# Supplied data
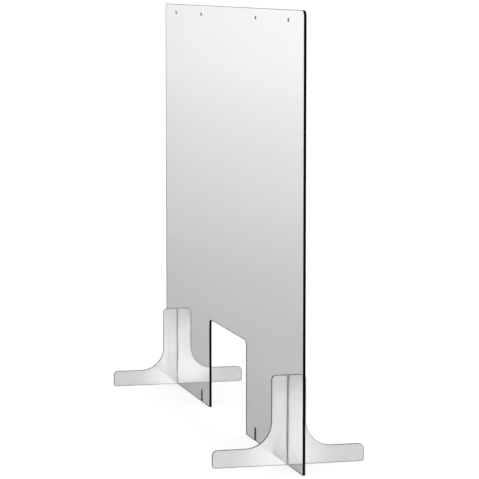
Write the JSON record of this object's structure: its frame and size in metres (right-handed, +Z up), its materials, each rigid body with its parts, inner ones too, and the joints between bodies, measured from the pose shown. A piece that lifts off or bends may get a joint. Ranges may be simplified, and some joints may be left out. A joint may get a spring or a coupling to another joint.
{
  "type": "desk privacy panel",
  "caption": "Tall clear acrylic desk screen with a pass-through cut-out in its bottom edge, standing in slotted cross feet that it lifts out of.",
  "frame": {"origin": "on the desk surface, under the middle of the screen", "axes": "+Z up; +X along the screen's width; +Y through the screen's thickness, along the feet"},
  "size_m": [1.2192, 0.3174, 0.9144],
  "materials": {
    "screen_sheet": "clear acrylic sheet, polished edges",
    "foot_sheet": "clear acrylic sheet, polished edges"
  },
  "bodies": {
    "left_foot": {"left_foot": "foot_sheet"},
    "panel": {"privacy_screen": "screen_sheet"},
    "right_foot": {"right_foot": "foot_sheet"}
  },
  "joints": [
    {"name": "panel_lift", "type": "slide", "parent": "left_foot", "child": "panel", "axis": [0, 0, 1], "range_m": [0, 0.19]},
    {"name": "right_foot_release", "type": "slide", "parent": "panel", "child": "right_foot", "axis": [0, 0, -1], "range_m": [0, 0.19]}
  ],
  "couplings": [
    {"joint": "right_foot_release", "follows": "panel_lift", "ratio": 1}
  ]
}
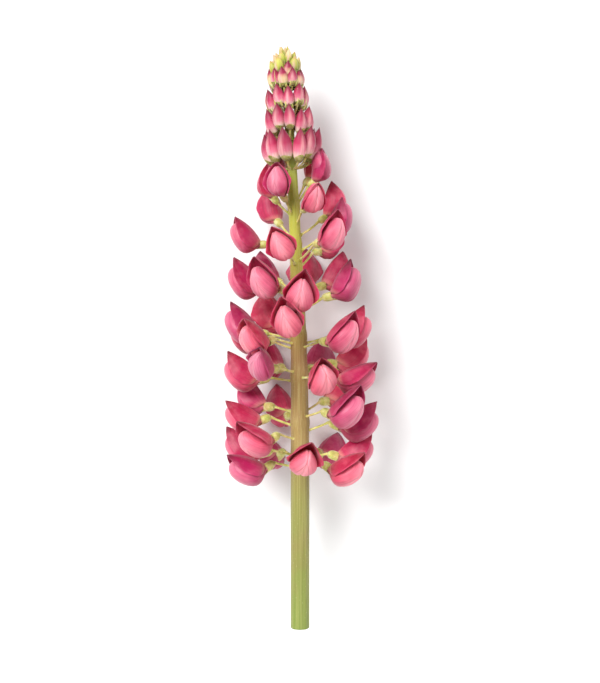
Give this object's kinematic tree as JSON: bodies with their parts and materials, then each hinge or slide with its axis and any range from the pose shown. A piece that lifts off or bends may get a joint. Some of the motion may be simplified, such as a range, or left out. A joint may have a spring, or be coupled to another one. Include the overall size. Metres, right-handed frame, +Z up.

# The request
Search the records for the word "each". Copy every line that has it.

# Response to this exercise
Write the JSON record of this object's structure: its frame and size in metres (right-handed, +Z up), its materials, each rigid body with its parts, inner ones too, and the joints between bodies, measured from the pose shown. A piece that lifts off or bends may get a joint. Ranges may be simplified, and some joints may be left out. A joint may get a spring or a coupling to another joint.
Give this object's kinematic tree as JSON: bodies with their parts and materials, then each hinge or slide with its axis and any range from the pose shown. A piece that lifts off or bends may get a joint. Some of the motion may be simplified, such as a range, or left out. A joint may have a spring, or be coupled to another one. Include the overall size. Metres, right-handed frame, +Z up.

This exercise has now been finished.